Read the full review here

2. Vampire Weekend — Modern Vampires of the City

The release of “Modern Vampires of the City” made even the most pessimistic of unbelievers of Vampire Weekend stand corrected. Sure, their shout-out to Berkeley was stereotypically skewed (Communist reader? Really?). But the Columbia grads made up for that generalization with lyrical content that trades the hang-ups of their Ivy League-attending youth for wisdom while harkening back to the hyperliteracy of their previous two efforts. Instead of DGAF-ing about Oxford commas, they grapple with bigger concepts, such as the repercussions of not believing in God and having “the luck of a Kennedy.” This kind of sophistication also Kwassa Kwassa-d its way into their music — where their influences became less of a show-and-tell of borrowed sounds and more integrated into their own style.
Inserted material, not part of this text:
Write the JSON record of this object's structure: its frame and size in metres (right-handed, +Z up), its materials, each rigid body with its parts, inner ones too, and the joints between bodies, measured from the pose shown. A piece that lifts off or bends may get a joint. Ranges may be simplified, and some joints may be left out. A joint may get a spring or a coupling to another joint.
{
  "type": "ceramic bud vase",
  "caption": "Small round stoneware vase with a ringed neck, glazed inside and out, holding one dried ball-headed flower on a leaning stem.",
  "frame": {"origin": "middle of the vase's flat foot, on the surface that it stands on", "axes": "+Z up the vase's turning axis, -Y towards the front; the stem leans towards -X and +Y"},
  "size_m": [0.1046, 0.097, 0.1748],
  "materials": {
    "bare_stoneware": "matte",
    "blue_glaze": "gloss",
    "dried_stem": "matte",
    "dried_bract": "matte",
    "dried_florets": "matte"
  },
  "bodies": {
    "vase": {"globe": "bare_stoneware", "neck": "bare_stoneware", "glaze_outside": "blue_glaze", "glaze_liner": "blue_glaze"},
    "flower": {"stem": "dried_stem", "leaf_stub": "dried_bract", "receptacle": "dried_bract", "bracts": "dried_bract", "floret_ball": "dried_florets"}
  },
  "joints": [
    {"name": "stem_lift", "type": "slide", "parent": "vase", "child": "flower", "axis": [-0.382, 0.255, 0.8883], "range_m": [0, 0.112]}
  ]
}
Seemingly disparate effects — such as the appliance of autotune to Ezra Koenig’s voice, the surf guitar slide on “Diane Young” and an Irish folk flute on “Unbelievers” — all weave together seamlessly. Maybe their maturation is more “Modern” than anything.

— Caitlin Kelley

Read the full review here

1. James Blake — Overgrown

In another year full of popstar publicity stunts, James Blake just wants to be a stone on the shore. The 25-year-old Brit won the Mercury Prize for his sophomore effort Overgrown, but the young artist’s path to widespread acclaim has been marred with doubt. After the release of his diverse self-titled debut, critics pondered Blake’s musical future as he approached the crossroads of R&B and dub. His 2011 Enough Thunder EP was mostly the former, while previous EPs had been heavily influenced by the UK garage scene. Overgrown rises above his previous efforts with a blend of genres and emotions that swells and settles, at times bursting forth with pounding energy (“Voyeur”) and at others nesting itself in contemplative isolation (album-closer “Our Love Comes Back”). Blake’s recent collaboration with Chance The Rapper is a promising dip into yet another genre — using Overgrown standout “Life Round Here” as a backdrop, the track is a testament to the album’s versatility and, ultimately, its longevity.